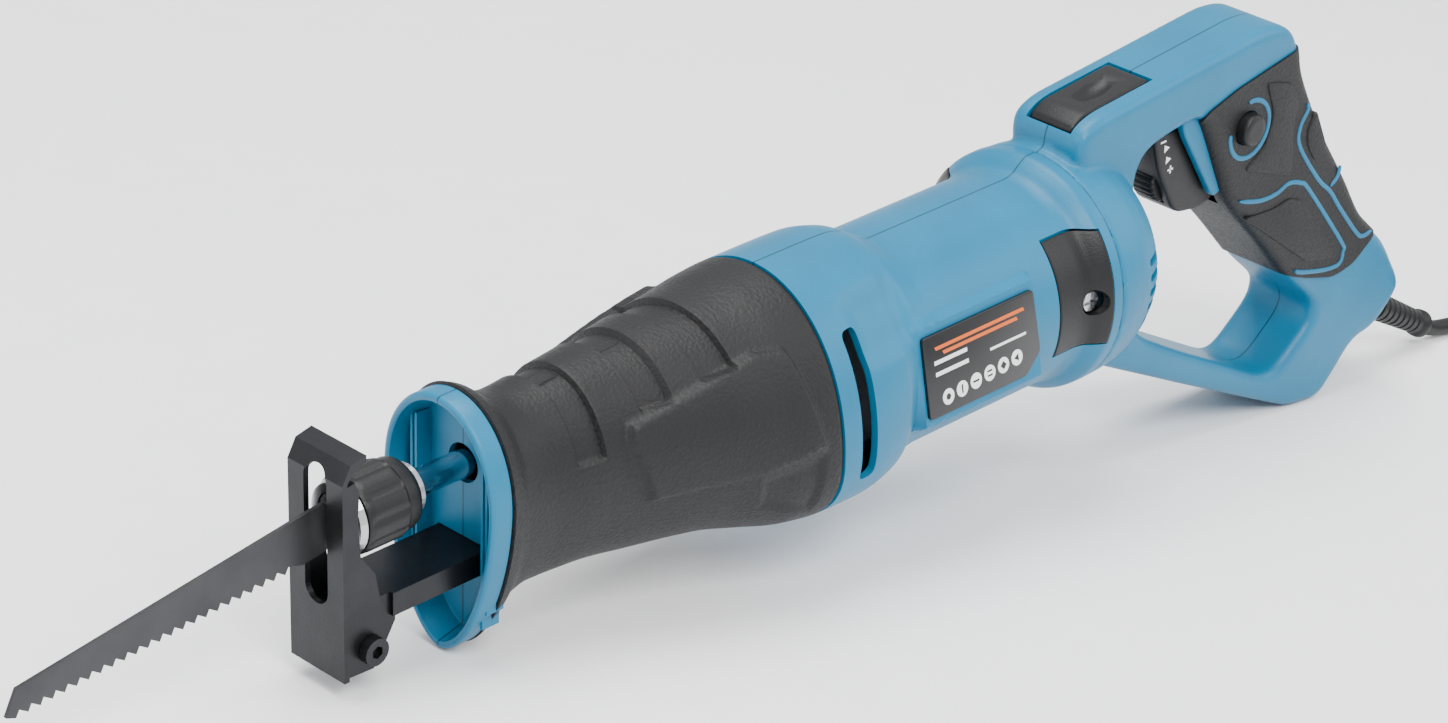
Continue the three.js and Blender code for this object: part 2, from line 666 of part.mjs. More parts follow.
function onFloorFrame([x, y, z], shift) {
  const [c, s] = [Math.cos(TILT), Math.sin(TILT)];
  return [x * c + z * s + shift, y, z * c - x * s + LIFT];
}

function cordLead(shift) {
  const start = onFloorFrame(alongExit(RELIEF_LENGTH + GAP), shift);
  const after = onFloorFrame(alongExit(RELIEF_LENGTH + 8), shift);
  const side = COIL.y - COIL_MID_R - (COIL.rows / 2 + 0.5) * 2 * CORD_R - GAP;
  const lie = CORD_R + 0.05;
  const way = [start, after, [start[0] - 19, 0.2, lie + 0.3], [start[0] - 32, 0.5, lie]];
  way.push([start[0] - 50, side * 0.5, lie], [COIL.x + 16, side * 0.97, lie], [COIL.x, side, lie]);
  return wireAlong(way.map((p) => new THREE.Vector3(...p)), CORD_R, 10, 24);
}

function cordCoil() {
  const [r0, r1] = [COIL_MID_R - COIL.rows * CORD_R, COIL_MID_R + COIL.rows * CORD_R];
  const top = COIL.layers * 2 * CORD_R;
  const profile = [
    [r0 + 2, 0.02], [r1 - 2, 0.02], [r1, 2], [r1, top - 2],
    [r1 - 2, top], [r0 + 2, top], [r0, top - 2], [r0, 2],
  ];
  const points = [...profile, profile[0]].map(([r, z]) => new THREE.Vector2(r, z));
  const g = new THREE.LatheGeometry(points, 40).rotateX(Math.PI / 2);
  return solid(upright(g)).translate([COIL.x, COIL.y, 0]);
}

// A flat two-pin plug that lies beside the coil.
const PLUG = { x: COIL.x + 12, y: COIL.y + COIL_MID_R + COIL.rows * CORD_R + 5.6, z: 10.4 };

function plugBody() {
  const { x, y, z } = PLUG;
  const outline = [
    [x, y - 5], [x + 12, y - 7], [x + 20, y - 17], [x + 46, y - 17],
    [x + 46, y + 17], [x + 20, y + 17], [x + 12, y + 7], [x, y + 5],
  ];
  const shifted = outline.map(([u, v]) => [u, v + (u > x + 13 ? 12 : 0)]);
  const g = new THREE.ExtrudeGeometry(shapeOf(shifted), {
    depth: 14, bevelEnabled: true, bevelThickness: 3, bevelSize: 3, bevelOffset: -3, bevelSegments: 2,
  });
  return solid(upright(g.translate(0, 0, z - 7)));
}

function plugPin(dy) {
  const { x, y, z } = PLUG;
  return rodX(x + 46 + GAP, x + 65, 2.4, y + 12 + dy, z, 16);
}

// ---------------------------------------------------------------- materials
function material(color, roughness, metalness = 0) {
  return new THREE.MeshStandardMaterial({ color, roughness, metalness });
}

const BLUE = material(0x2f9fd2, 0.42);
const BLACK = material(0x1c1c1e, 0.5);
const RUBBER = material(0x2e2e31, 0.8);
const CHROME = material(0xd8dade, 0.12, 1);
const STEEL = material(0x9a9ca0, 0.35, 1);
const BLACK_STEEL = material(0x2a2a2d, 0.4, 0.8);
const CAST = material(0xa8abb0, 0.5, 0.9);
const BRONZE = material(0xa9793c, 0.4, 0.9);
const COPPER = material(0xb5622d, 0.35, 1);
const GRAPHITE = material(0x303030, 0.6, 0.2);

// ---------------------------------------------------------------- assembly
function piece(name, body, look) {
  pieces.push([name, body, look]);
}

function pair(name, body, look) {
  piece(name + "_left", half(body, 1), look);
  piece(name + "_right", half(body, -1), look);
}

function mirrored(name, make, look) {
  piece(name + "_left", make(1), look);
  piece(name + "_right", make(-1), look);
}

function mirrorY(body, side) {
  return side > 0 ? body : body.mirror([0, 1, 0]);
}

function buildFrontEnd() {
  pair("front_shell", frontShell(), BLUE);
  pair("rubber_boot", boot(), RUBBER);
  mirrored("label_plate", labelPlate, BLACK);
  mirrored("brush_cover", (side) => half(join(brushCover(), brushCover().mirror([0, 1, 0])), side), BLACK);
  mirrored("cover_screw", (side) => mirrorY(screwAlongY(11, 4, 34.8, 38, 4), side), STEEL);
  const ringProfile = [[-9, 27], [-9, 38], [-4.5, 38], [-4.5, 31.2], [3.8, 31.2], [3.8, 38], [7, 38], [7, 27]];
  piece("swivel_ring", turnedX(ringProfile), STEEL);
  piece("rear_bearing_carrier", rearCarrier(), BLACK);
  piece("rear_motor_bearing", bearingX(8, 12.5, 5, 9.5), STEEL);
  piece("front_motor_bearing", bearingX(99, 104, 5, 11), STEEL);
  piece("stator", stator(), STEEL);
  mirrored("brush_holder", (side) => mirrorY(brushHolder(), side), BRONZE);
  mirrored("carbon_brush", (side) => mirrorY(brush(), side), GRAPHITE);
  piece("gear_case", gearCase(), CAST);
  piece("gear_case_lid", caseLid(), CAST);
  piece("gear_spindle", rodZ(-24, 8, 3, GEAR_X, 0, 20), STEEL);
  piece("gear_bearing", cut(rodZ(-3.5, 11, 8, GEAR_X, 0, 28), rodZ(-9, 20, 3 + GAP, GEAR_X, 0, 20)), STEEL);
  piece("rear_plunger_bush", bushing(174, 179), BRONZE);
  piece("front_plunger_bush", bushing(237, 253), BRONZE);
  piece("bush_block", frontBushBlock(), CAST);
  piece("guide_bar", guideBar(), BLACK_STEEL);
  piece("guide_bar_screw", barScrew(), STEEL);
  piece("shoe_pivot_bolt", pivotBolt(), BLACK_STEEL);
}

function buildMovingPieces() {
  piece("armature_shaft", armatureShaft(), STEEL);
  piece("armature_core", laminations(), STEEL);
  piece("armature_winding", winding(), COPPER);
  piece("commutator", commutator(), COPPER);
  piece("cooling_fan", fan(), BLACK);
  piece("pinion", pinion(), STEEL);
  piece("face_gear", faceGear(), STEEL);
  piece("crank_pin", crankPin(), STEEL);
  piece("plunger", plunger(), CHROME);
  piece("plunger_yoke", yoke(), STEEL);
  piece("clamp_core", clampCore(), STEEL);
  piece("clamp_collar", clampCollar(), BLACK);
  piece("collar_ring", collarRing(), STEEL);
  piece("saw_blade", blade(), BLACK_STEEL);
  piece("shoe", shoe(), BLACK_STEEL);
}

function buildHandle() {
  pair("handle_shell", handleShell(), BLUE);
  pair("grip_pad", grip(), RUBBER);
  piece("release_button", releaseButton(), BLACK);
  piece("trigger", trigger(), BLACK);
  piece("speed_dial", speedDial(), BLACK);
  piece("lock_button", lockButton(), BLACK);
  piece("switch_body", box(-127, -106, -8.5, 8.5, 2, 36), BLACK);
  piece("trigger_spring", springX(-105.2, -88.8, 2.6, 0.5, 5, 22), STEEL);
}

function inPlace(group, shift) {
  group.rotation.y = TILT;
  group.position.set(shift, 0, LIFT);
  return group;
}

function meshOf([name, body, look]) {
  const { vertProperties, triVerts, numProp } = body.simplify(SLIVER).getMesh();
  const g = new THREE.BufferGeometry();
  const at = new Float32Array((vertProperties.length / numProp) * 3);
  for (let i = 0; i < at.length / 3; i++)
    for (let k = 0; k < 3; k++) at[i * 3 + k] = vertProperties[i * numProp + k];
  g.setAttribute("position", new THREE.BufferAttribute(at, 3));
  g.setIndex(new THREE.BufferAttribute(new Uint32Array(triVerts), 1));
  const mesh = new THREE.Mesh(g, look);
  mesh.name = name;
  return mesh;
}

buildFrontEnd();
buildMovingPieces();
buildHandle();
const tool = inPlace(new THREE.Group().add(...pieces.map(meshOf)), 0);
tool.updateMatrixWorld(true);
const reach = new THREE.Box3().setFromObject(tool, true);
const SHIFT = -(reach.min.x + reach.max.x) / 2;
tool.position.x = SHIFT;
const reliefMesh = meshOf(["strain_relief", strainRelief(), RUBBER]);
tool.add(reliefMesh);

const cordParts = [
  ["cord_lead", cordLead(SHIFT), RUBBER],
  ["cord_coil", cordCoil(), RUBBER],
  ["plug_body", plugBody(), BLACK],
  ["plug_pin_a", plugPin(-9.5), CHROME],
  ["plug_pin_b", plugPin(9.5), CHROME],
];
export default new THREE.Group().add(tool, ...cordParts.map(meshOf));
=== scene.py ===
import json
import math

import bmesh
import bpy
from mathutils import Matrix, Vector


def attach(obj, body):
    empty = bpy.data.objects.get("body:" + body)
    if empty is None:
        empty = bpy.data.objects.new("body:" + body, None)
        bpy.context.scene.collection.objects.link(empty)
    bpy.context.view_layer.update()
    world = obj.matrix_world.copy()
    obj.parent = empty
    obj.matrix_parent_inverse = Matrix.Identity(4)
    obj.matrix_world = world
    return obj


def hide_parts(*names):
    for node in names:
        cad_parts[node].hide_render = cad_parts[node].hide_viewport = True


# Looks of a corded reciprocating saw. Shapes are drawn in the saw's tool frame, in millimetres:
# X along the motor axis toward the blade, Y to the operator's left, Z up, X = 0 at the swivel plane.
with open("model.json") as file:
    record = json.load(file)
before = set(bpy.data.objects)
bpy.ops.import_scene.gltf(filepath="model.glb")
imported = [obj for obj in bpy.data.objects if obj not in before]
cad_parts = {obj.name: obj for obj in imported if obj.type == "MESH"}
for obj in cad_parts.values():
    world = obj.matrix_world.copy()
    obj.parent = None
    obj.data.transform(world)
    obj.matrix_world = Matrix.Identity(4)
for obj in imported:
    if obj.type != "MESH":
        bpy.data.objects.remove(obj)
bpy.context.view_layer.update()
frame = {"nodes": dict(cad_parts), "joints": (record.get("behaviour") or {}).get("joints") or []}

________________

WRITTEN INSTRUCTION -
Please print exactly, and only, the lines from the line with "buildFrontEnd();" to the line with "bpy.data.objects.remove(obj)", both included.

EXERCISE RESPONSE -
buildFrontEnd();
buildMovingPieces();
buildHandle();
const tool = inPlace(new THREE.Group().add(...pieces.map(meshOf)), 0);
tool.updateMatrixWorld(true);
const reach = new THREE.Box3().setFromObject(tool, true);
const SHIFT = -(reach.min.x + reach.max.x) / 2;
tool.position.x = SHIFT;
const reliefMesh = meshOf(["strain_relief", strainRelief(), RUBBER]);
tool.add(reliefMesh);

const cordParts = [
  ["cord_lead", cordLead(SHIFT), RUBBER],
  ["cord_coil", cordCoil(), RUBBER],
  ["plug_body", plugBody(), BLACK],
  ["plug_pin_a", plugPin(-9.5), CHROME],
  ["plug_pin_b", plugPin(9.5), CHROME],
];
export default new THREE.Group().add(tool, ...cordParts.map(meshOf));
=== scene.py ===
import json
import math

import bmesh
import bpy
from mathutils import Matrix, Vector


def attach(obj, body):
    empty = bpy.data.objects.get("body:" + body)
    if empty is None:
        empty = bpy.data.objects.new("body:" + body, None)
        bpy.context.scene.collection.objects.link(empty)
    bpy.context.view_layer.update()
    world = obj.matrix_world.copy()
    obj.parent = empty
    obj.matrix_parent_inverse = Matrix.Identity(4)
    obj.matrix_world = world
    return obj


def hide_parts(*names):
    for node in names:
        cad_parts[node].hide_render = cad_parts[node].hide_viewport = True


# Looks of a corded reciprocating saw. Shapes are drawn in the saw's tool frame, in millimetres:
# X along the motor axis toward the blade, Y to the operator's left, Z up, X = 0 at the swivel plane.
with open("model.json") as file:
    record = json.load(file)
before = set(bpy.data.objects)
bpy.ops.import_scene.gltf(filepath="model.glb")
imported = [obj for obj in bpy.data.objects if obj not in before]
cad_parts = {obj.name: obj for obj in imported if obj.type == "MESH"}
for obj in cad_parts.values():
    world = obj.matrix_world.copy()
    obj.parent = None
    obj.data.transform(world)
    obj.matrix_world = Matrix.Identity(4)
for obj in imported:
    if obj.type != "MESH":
        bpy.data.objects.remove(obj)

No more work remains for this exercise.